Fortunately, the food looks just as amazing as always: spiced chickpeas served with yogurt, crisp pita, pine nuts and mint; a thick soup of red lentils finished with a spicy oil; and who could refuse a twist on Greek roasted potatoes, flavored with garlic, orange and mustard?


From "Persiana" by Sabrina Ghayour. She notes: "Sumac has very citric properties. Traditionally, we use it to season grilled lamb kebabs, although it is now sprinkled onto everything and used in many different ways. It works especially well with seafood and white meats, as the citrusy flavor really complements them. Love using it with shrimp; it adds flecks of color to them and gives a lovely flavor to the finished dish. I like to buy the biggest shrimp I can find (and keep just the heads and tails on), but you can use whichever kind you like best." This recipe was not tested in the Times Test Kitchen.

6 tablespoons olive oil

Zest of 2 lemons and juice of 1/2 lemon


2 tablespoons sumac

5 large garlic cloves, bashed, peeled and thinly sliced

1 small bunch cilantro, stems and leaves finely chopped

Sea salt and freshly ground black pepper

1 3/4 pounds peeled raw jumbo shrimp

1. Select a wide, shallow vessel in which to make your marinade. Put in the olive oil, then add the lemon zest, sumac, garlic and cilantro. Season well with a generous amount of sea salt and black pepper, ad the lemon juice and mix the ingredients together well.

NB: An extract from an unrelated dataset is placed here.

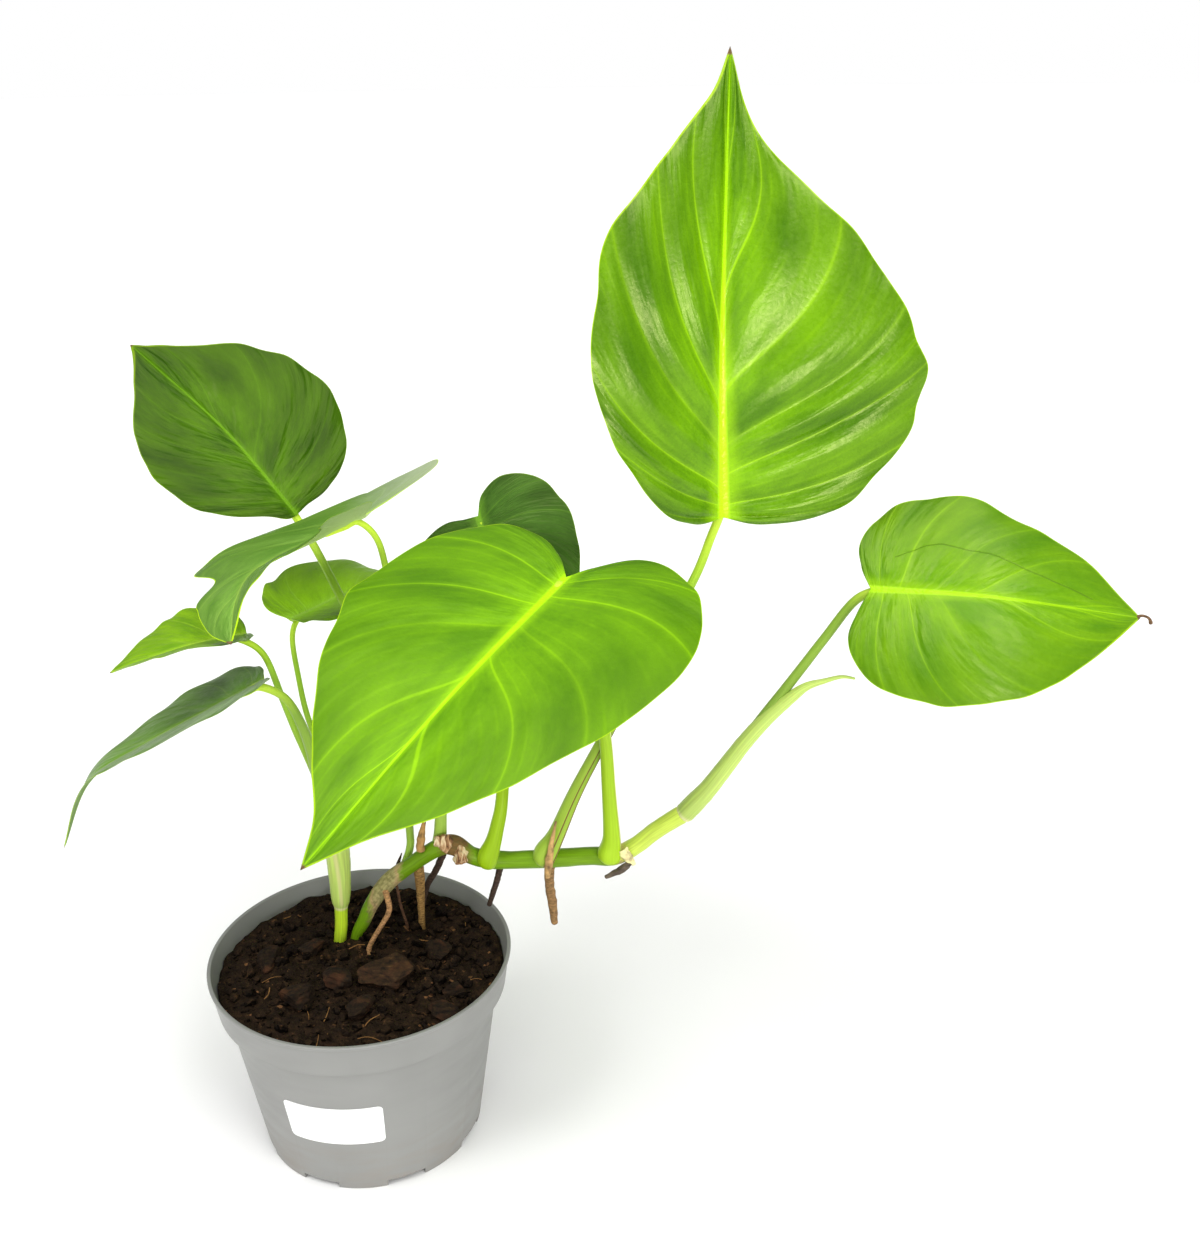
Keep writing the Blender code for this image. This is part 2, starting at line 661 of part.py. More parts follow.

2. Place the shrimp in the marinade and mix well to ensure they are evenly coated, then cover the dish with plastic wrap and marinate for at least 30 minutes in the refrigerator if you can. Of course, you can cook the shrimp immediately, but a little marinating time will allow the flavors to penetrate. As the marinade contains acid (lemon juice), I would not recommend marinating the shrimp for longer than a few hours, since it may partially cook them (although they will still be perfectly safe to eat).

3. Preheat a large frying pan over medium-high heat. Once it is hot, shake off the excess marinade from each shrimp and place it straight into the frying pan. Cook the shrimp for 2-3 minutes on each side until they turn pink, and serve immediately.